A bit of summing up…
All things considered our tour went well. No one ever likes long travel days to and from destinations. Specially flying anywhere these days. Air travel for us has become a necessary evil. We also seemed to have had a lot of “bus time” this trip compared to the last one. But if one is to experience as much of an area as possible in a compressed amount of time, travel is required. Road conditions seemed to be the biggest bugaboo: construction delays and occasional rockslides. Even with the best of roads, twisting, curving roads in mountainous regions are never traveled quickly. Having read a few Tropical Birding trip reports from other years, road conditions could have been a lot worse. We were never prevented from getting to where we needed to be.
Physically speaking, this trip seemed easier on the body than the 2008 tour. Were we in better shape for this trip? Hardly. We just didn’t have to deal with as much high elevation and the trails, while at times challenging, didn’t seem to be as taxing.
Accommodations in the beginning of the trip were a bit of a jolt compared to other tours.

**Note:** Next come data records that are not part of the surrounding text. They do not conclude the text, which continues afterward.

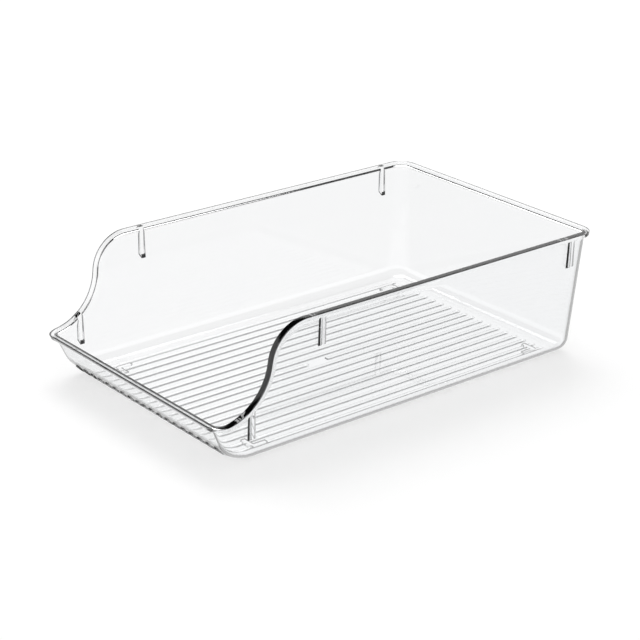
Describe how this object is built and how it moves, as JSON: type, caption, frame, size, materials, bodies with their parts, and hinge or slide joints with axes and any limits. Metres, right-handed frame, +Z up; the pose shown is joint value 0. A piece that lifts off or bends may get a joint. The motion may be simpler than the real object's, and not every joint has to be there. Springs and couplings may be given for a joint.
{
  "type": "can organizer tray",
  "caption": "Open clear plastic tray with ribs under its floor, a low sloped front, side walls that dip in an S curve to it, a flat rim, nesting lugs and corner feet.",
  "frame": {"origin": "on the table, under the middle of the tray's outer box", "axes": "+Z up, +Y from the low front to the high back, +X to the right seen from the front"},
  "size_m": [0.225, 0.362, 0.103],
  "materials": {
    "clear_plastic": "clear, polished"
  },
  "bodies": {
    "root": {"floor_panel": "clear_plastic", "left_floor_edge": "clear_plastic", "right_floor_edge": "clear_plastic", "front_floor_edge": "clear_plastic", "rear_floor_edge": "clear_plastic", "front_wall": "clear_plastic", "rear_wall": "clear_plastic", "left_wall": "clear_plastic", "right_wall": "clear_plastic", "front_rim": "clear_plastic", "rear_rim": "clear_plastic", "left_rim": "clear_plastic", "right_rim": "clear_plastic", "left_front_lug": "clear_plastic", "left_middle_lug": "clear_plastic", "left_rear_lug": "clear_plastic", "right_front_lug": "clear_plastic", "right_middle_lug": "clear_plastic", "right_rear_lug": "clear_plastic", "left_front_foot": "clear_plastic", "left_rear_foot": "clear_plastic", "right_front_foot": "clear_plastic", "right_rear_foot": "clear_plastic"}
  },
  "joints": []
}
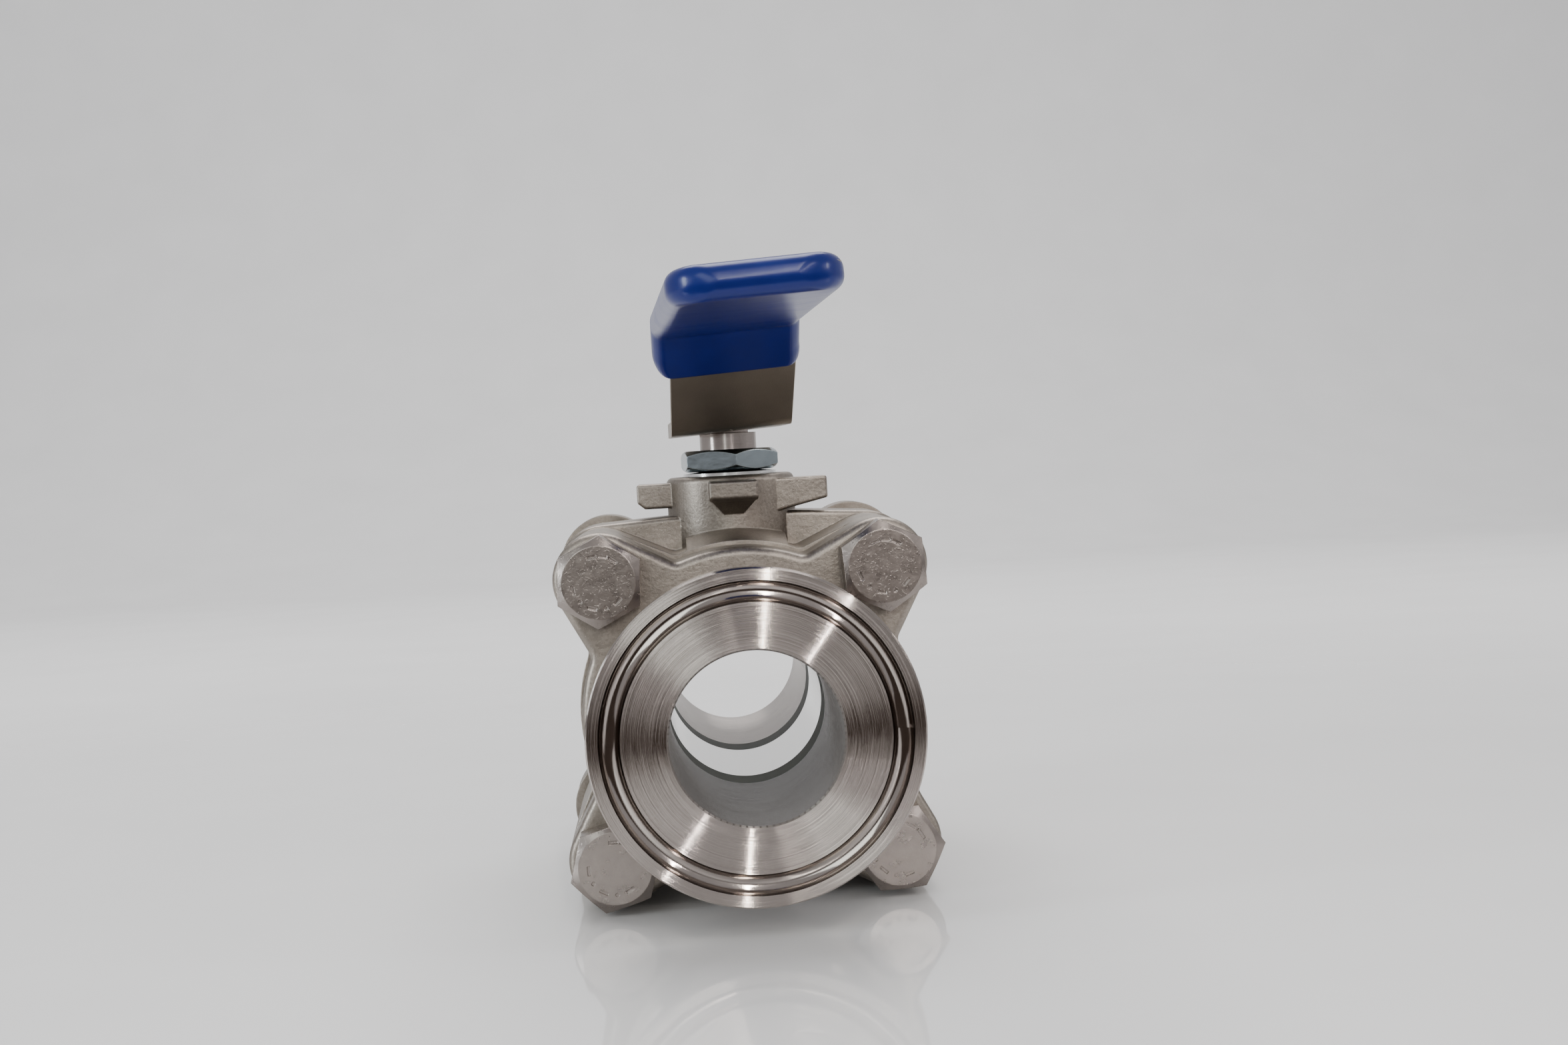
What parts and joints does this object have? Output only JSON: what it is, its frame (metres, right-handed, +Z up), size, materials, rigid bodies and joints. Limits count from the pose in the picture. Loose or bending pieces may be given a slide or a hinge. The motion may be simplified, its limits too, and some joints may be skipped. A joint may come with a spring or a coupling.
{
  "type": "ball valve",
  "caption": "Three-piece full-bore ball valve with clamp ferrule ends, bolted end caps, a packed stem and a quarter-turn lever in a plastic sleeve.",
  "frame": {"origin": "centre of the ball, on the bore axis midway between the two ferrule faces", "axes": "+Y along the bore from inlet to outlet, +Z up the stem, +X to the right when looking in at the inlet"},
  "size_m": [0.0636, 0.156, 0.0983],
  "materials": {
    "cast_steel": "bead-blasted investment-cast stainless steel, warm grey, with machined bright ferrules",
    "polished_steel": "polished stainless steel",
    "turned_steel": "turned stainless steel",
    "bolt_steel": "stainless fasteners, matt heads with bright corners",
    "plated_nut": "bright, slightly bluish nut",
    "lever_steel": "satin sheet stainless steel",
    "blue_vinyl": "glossy dipped vinyl, royal blue",
    "filled_ptfe": "filled fluoropolymer, dark grey-green",
    "white_ptfe": "plain fluoropolymer, off-white",
    "black_rubber": "moulded rubber"
  },
  "bodies": {
    "valve_body": {"body": "cast_steel", "inlet_end_cap": "cast_steel", "outlet_end_cap": "cast_steel", "inlet_seat": "filled_ptfe", "outlet_seat": "filled_ptfe", "inlet_body_gasket": "white_ptfe", "outlet_body_gasket": "white_ptfe", "thrust_washer": "filled_ptfe", "packing_base_ring": "filled_ptfe", "packing_rings": "white_ptfe", "packing_top_ring": "filled_ptfe", "gland_ring": "turned_steel", "body_bolts": "bolt_steel", "body_spring_washers": "bolt_steel", "body_nuts": "bolt_steel"},
    "lever_and_stem": {"stem": "turned_steel", "stem_o_ring": "black_rubber", "disc_springs": "polished_steel", "gland_nut": "plated_nut", "lever": "lever_steel", "lever_sleeve": "blue_vinyl", "lever_washer": "turned_steel", "lever_nut": "bolt_steel"},
    "ball": {"ball": "polished_steel"}
  },
  "joints": [
    {"name": "lever_turn", "type": "hinge", "parent": "valve_body", "child": "lever_and_stem", "pos_m": [0, 0, 0.04], "axis": [0, 0, 1], "range_deg": [-90, 0]},
    {"name": "ball_turn", "type": "hinge", "parent": "valve_body", "child": "ball", "pos_m": [0, 0, 0], "axis": [0, 0, 1], "range_deg": [-90, 0]}
  ],
  "couplings": [
    {"joint": "ball_turn", "follows": "lever_turn", "ratio": 1}
  ]
}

However we always had a dry roof over our heads and we never felt unsafe. Southern Ecuador isn’t as established for ecotourism as is the north. And psychologically, just imagine taking our tour itinerary in reverse and having Macará wind up at the end! In the end it all had to do with our expectations and how we managed them. Truth be known, some of the early overnights and meals will likely wind up being tall tale fodder for many years to come.
Our group dynamic was a good mix. No, make that a great mix. Everyone brought their individual brand of humor and perspective. And it helped that we had José again as our guide which provided continuity from 2008. Even when he remembered who we were from our last trip! His ability to pull birds out of seemingly thin air (or thick jungle) was nothing short of amazing. An added bonus was having Niko with us once more. He was superb. Anyone who has traveled in areas with challenging road conditions appreciated his skill and care for our safety. And of course his never-ending smiles.

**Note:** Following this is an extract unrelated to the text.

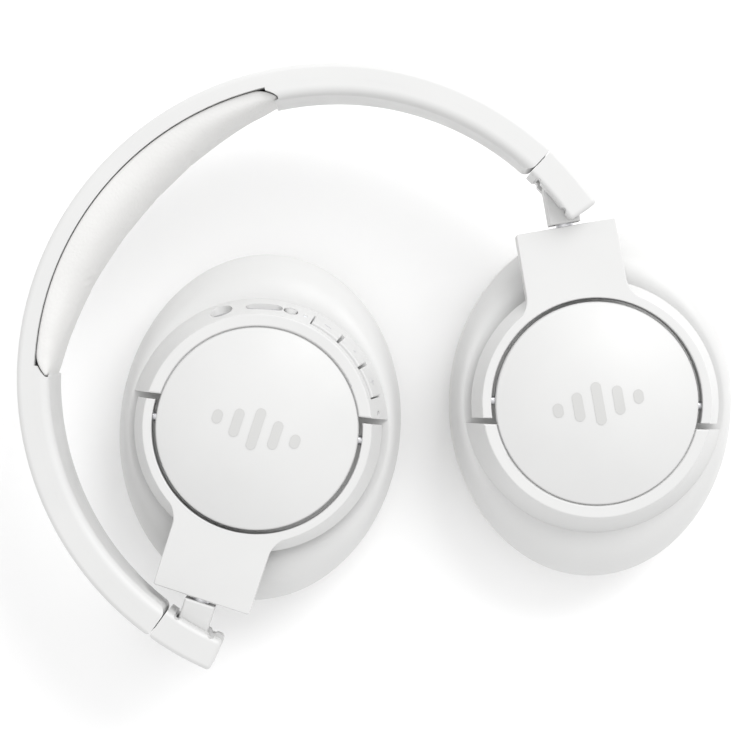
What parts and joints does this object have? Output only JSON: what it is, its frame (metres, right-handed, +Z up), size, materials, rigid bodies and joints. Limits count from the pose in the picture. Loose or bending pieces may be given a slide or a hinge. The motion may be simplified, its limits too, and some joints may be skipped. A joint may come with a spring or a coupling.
{
  "type": "over ear headphones",
  "caption": "Folding over ear headphones with oval padded cups, C shaped yokes, a padded curved headband and sliding arms.",
  "frame": {"origin": "middle of the footprint, on the surface that the cushions rest on", "axes": "+Z up, +Y towards the crown of the headband, the left cup at -X; the headband lies parallel to the surface"},
  "size_m": [0.1616, 0.1766, 0.0514],
  "materials": {
    "shell_plastic": "fine satin moulded plastic, off white",
    "pad_leatherette": "soft off white leatherette with fine grain",
    "inner_plastic": "light grey moulded plastic",
    "key_plastic": "satin off white plastic",
    "emblem_gloss": "glossy pale grey inlay",
    "spring_steel": "cold rolled spring strip",
    "slider_steel": "brushed strip",
    "hinge_metal": "off white powder coat",
    "pin_steel": "ground steel",
    "screw_steel": "plated steel",
    "speaker_cloth": "dark grey acoustic cloth",
    "diaphragm_film": "thin film",
    "magnet_metal": "coated magnet",
    "port_metal": "plated shell",
    "port_plastic": "grey moulded plastic",
    "board_green": "solder mask",
    "light_lens": "clear lens",
    "battery_wrap": "shrink wrap"
  },
  "bodies": {
    "headband": {"headband_shell": "shell_plastic", "arm_cover_left": "shell_plastic", "arm_cover_right": "shell_plastic", "spring_band": "spring_steel", "headband_pad": "pad_leatherette"},
    "left_arm": {"slider_left": "slider_steel", "arm_end_left": "shell_plastic", "fold_pin_left": "pin_steel"},
    "left_hinge": {"knuckle_left": "hinge_metal", "swivel_pin_left": "pin_steel"},
    "left_fork": {"yoke_left": "shell_plastic", "yoke_cover_left": "inner_plastic", "yoke_screws_left": "screw_steel"},
    "left_cup": {"cup_housing_left": "shell_plastic", "cup_cap_left": "shell_plastic", "emblem_left": "emblem_gloss", "tilt_pins_left": "pin_steel", "ear_cushion_left": "pad_leatherette", "cushion_frame_left": "inner_plastic", "driver_cloth_left": "speaker_cloth", "baffle_left": "inner_plastic", "baffle_screws_left": "screw_steel", "driver_basket_left": "inner_plastic", "diaphragm_left": "diaphragm_film", "magnet_left": "magnet_metal", "usb_port": "port_metal", "aux_jack": "port_plastic", "circuit_board": "board_green", "status_light": "light_lens", "microphone_mesh": "port_metal"},
    "right_arm": {"slider_right": "slider_steel", "arm_end_right": "shell_plastic", "fold_pin_right": "pin_steel"},
    "right_hinge": {"knuckle_right": "hinge_metal", "swivel_pin_right": "pin_steel"},
    "right_fork": {"yoke_right": "shell_plastic", "yoke_cover_right": "inner_plastic", "yoke_screws_right": "screw_steel"},
    "right_cup": {"cup_housing_right": "shell_plastic", "cup_cap_right": "shell_plastic", "emblem_right": "emblem_gloss", "tilt_pins_right": "pin_steel", "ear_cushion_right": "pad_leatherette", "cushion_frame_right": "inner_plastic", "driver_cloth_right": "speaker_cloth", "baffle_right": "inner_plastic", "baffle_screws_right": "screw_steel", "driver_basket_right": "inner_plastic", "diaphragm_right": "diaphragm_film", "magnet_right": "magnet_metal", "battery": "battery_wrap"},
    "volume_up_key": {"volume_up_key": "key_plastic"},
    "play_key": {"play_key": "key_plastic"},
    "volume_down_key": {"volume_down_key": "key_plastic"},
    "power_key": {"power_key": "key_plastic"}
  },
  "joints": [
    {"name": "left_extend", "type": "hinge", "parent": "headband", "child": "left_arm", "pos_m": [0, 0.0078, 0.0365], "axis": [0, 0, -1], "range_deg": [-22, 0]},
    {"name": "left_fold", "type": "hinge", "parent": "left_arm", "child": "left_hinge", "pos_m": [-0.07432, -0.0049, 0.0365], "axis": [0, 0, 1], "range_deg": [-86, 0]},
    {"name": "left_swivel", "type": "hinge", "parent": "left_hinge", "child": "left_fork", "pos_m": [-0.02241, 0.01555, 0.0365], "axis": [-0.9304, -0.3665, 0], "range_deg": [-20, 0]},
    {"name": "left_tilt", "type": "hinge", "parent": "left_fork", "child": "left_cup", "pos_m": [-0.02241, 0.01555, 0.0365], "axis": [0.5446, -0.8387, 0], "range_deg": [-4.5, 4.5]},
    {"name": "right_extend", "type": "hinge", "parent": "headband", "child": "right_arm", "pos_m": [0, 0.0078, 0.0365], "axis": [0, 0, -1], "range_deg": [0, 22]},
    {"name": "right_fold", "type": "hinge", "parent": "right_arm", "child": "right_hinge", "pos_m": [0.07432, -0.0049, 0.0365], "axis": [0, 0, 1], "range_deg": [0, 45]},
    {"name": "right_swivel", "type": "hinge", "parent": "right_hinge", "child": "right_fork", "pos_m": [0.03823, -0.04746, 0.0365], "axis": [-0.6468, -0.7627, 0], "range_deg": [-90, 0]},
    {"name": "right_tilt", "type": "hinge", "parent": "right_fork", "child": "right_cup", "pos_m": [0.03823, -0.04746, 0.0365], "axis": [0.6184, -0.7859, 0], "range_deg": [-4.5, 4.5]},
    {"name": "volume_up_press", "type": "slide", "parent": "left_cup", "child": "volume_up_key", "axis": [-0.8846, 0.4664, 0], "range_m": [0, 0.0005], "stiffness_N_per_m": 700},
    {"name": "play_press", "type": "slide", "parent": "left_cup", "child": "play_key", "axis": [-0.9799, 0.1994, 0], "range_m": [0, 0.0005], "stiffness_N_per_m": 700},
    {"name": "volume_down_press", "type": "slide", "parent": "left_cup", "child": "volume_down_key", "axis": [-0.9965, -0.0837, 0], "range_m": [0, 0.0005], "stiffness_N_per_m": 700},
    {"name": "power_press", "type": "slide", "parent": "left_cup", "child": "power_key", "axis": [-0.915, -0.4035, 0], "range_m": [0, 0.0005], "stiffness_N_per_m": 700}
  ],
  "couplings": [
    {"joint": "right_fold", "follows": "left_fold", "ratio": -0.52}
  ]
}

As always it was a pleasure to be birding again with good friend Richard Garrigues. While José was our principle guide, Richard’s ornithological and natural history expertise essentially gave us two guides for the price of one! And besides, he's just a great all around guy!
As for the birds we did well. Not quite the count we had in 2008 but each trip is different. Extensive bus time may have cut down on the numbers a bit but the weather for the most part was very cooperative. There were only a few days I can recall when the weather had a noticeable negative impact on birding. But that's what umbrellas and rain gear are for, yes?
It's a given that not everyone on a birding trip will see every bird. But José made every effort for us to see as many as possible. Sometimes it was simply a matter of being at the right spot at the right time or getting on a bird before it disappeared. At best, jungle birding is always a challenge.
Overall the group saw or heard 508 species. Many new birds for Carol and me. I will shortly send out a file listing all the birds on the tour. Personally I picked up 148 life birds and my Ecuador country list now stands at 749. As for our memories associated with so many of the bird sightings? That list is endless.
Where are we headed next? Good question. There is certainly no lack of destinations. Carol has been in contact with Tropical Birding about Columbia, which is just now opening up. Peru is a place that’s been on our radar for a while. There has also been some talk of birding Brazil. Even a possible return to northern Ecuador has been discussed.
We’re committed to Costa Rica in 2011 but being retired we are not now necessarily restricted to one trip per year. Or for that matter, traveling only in the winter months. There are compelling reasons for doing a Peru trip in July when the birding weather seems to be at its best. In the end it all boils down to time and money and maximizing both.
A caveat: This journal reflects our best recollection of how things unfolded. It is by no means all inclusive. Of course everyone will have their own recollections. Hopefully the journal will jog some of them. I know some of you took copious notes so by all means please let us know if there are glaring errors in timetable of events, the bird count, etc. Oh, yeah - and I'm still waiting for more photos...
Thanks to all of you for making our trip so pleasurable!